Modulo $\,n,\,$ this is true iff $\,b\,$ is coprime to $\,n\,$ since then by Bezout $\, bj+nk = 1\,$ for some integers $\,j,k.\,$ Thus reducing this equation modulo $\,n\,$ we obtain $\,bj\equiv 1\pmod{n},\,$ i.e. $\, j\equiv b^{-1}.\,$ Scaling $\, bx\equiv a\,$ by $\,b^{-1}$ we obtain the unique solution $\,x\equiv ab^{-1},\,$ i.e. $\,a/b \equiv ab^{-1}.$

Conversely if $\,b\,$ is not coprime to $\,n,\,$ a unique solution of $\,bx\equiv a\,$ need not exist, i.e. there can be no solutions, or more than one solution, so $\,x \equiv a/b\pmod n\,$ is not well-defined.

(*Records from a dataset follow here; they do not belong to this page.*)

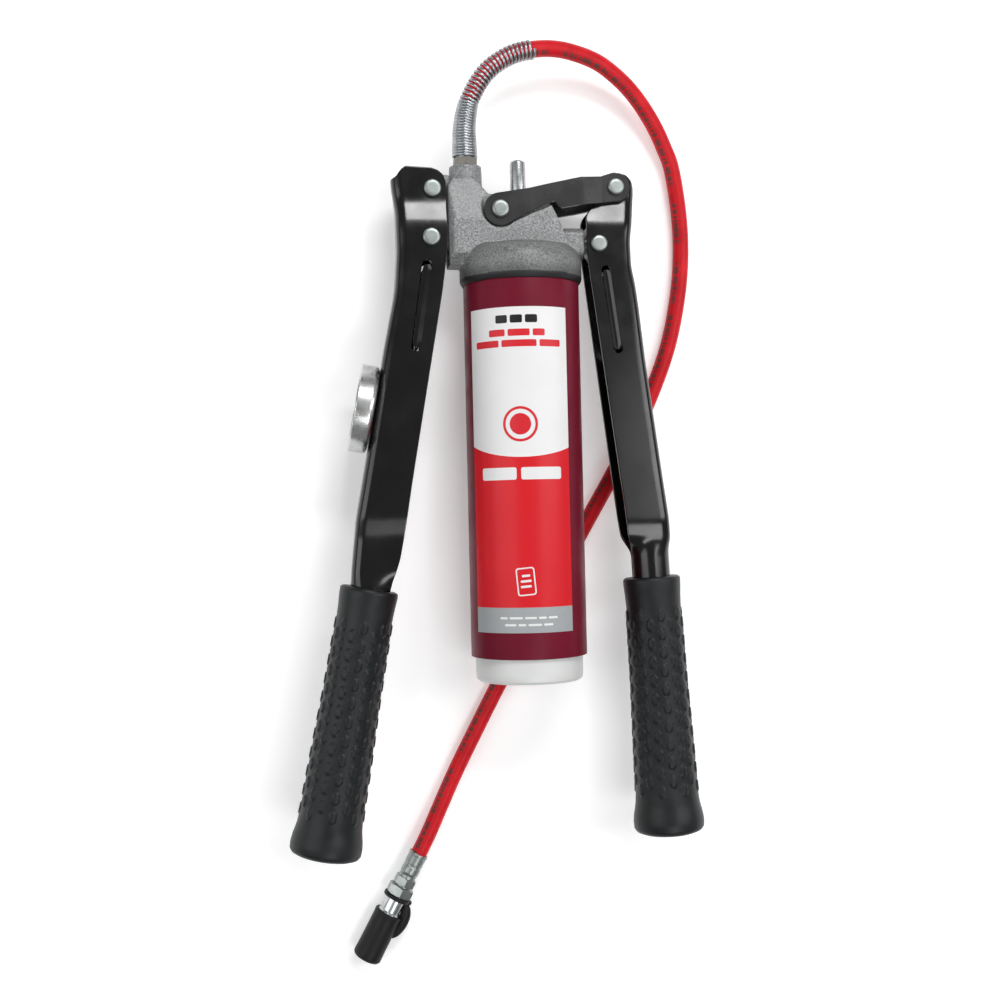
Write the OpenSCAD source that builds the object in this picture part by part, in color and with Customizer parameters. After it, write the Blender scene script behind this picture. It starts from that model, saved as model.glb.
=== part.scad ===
// Hand-lever grease gun with a screw-in cartridge and a short coupler hose.
// The gun lies on its back on a table. Gun frame: +Y runs up the barrel axis towards the hose
// outlet, +X towards the moving lever and +Z away from the table. lay() puts it on the table.

/* [Barrel and cartridge] */
// Outer radius of the barrel
barrel_r = 31.2; // [30.8:0.1:31.6]
// Length of the barrel below the collar
barrel_len = 198.5; // [185:0.5:210]
// Outer radius of the cartridge shell
cartridge_r = 28.9; // [28:0.1:29.1]
// How far the cartridge stands out of the barrel
cartridge_out = 13.7; // [10:0.1:22]

/* [Pump head] */
// Outer radius of the collar
collar_r = 33; // [32.6:0.1:33.4]
// Half thickness of the casting
head_half = 14.2; // [13.6:0.1:14.4]
// Radius of the pump plunger
plunger_r = 5; // [4.5:0.1:5.2]
// Radial running clearance of shafts and pins
running_gap = 0.05; // [0.03:0.01:0.08]

/* [Handles] */
// Thickness of the pressed steel of the handles
sheet_t = 2.4; // [2:0.1:2.6]
// Radius of the round neck of each handle
neck_r = 10.3; // [9.5:0.1:11]
// Radius of a grip at its rim
grip_rim_r = 15.4; // [14.5:0.1:16.5]
// Radius of a grip near its end
grip_end_r = 19.2; // [17.5:0.1:19.5]
// Length of the grip on the fixed handle
fixed_grip_len = 143.5; // [138:0.5:148]
// Length of the grip on the lever
lever_grip_len = 139.5; // [138:0.5:148]

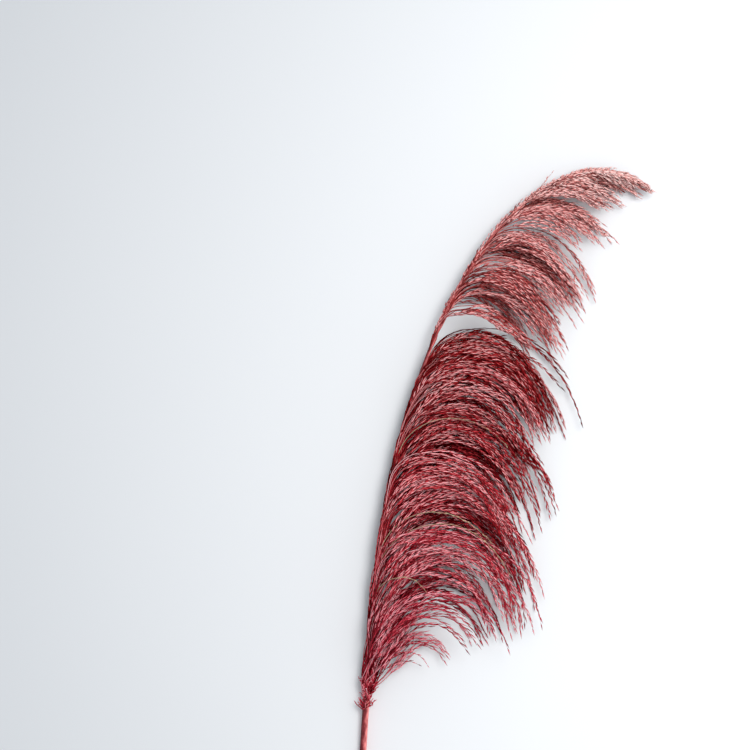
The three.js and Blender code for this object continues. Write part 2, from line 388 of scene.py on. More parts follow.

For example, mod $\rm 10,$ $\rm\:4\,x\equiv 2\:$ has solutions $\rm\:x\equiv 3,8,\:$ so the "fraction" $\rm\:x \equiv 2/4\pmod{10}\,$ cannot designate a unique solution of $\,4x\equiv 2.\,$ Indeed, the solution is $\rm\:x\equiv 1/2\equiv 3\pmod 5,\,$ which requires canceling $\,2\,$ from the modulus too, because $\rm\:10\mid 4x-2\iff5\mid 2x-1.\,$

Further $\,x \equiv 1/2\pmod{10}\,$ has no solution since $\,10\mid 2x-1\,\Rightarrow 10n = 2x-1\,$ hence $\,1 = 2x-10n\,$ is even, contradiction. See here for more.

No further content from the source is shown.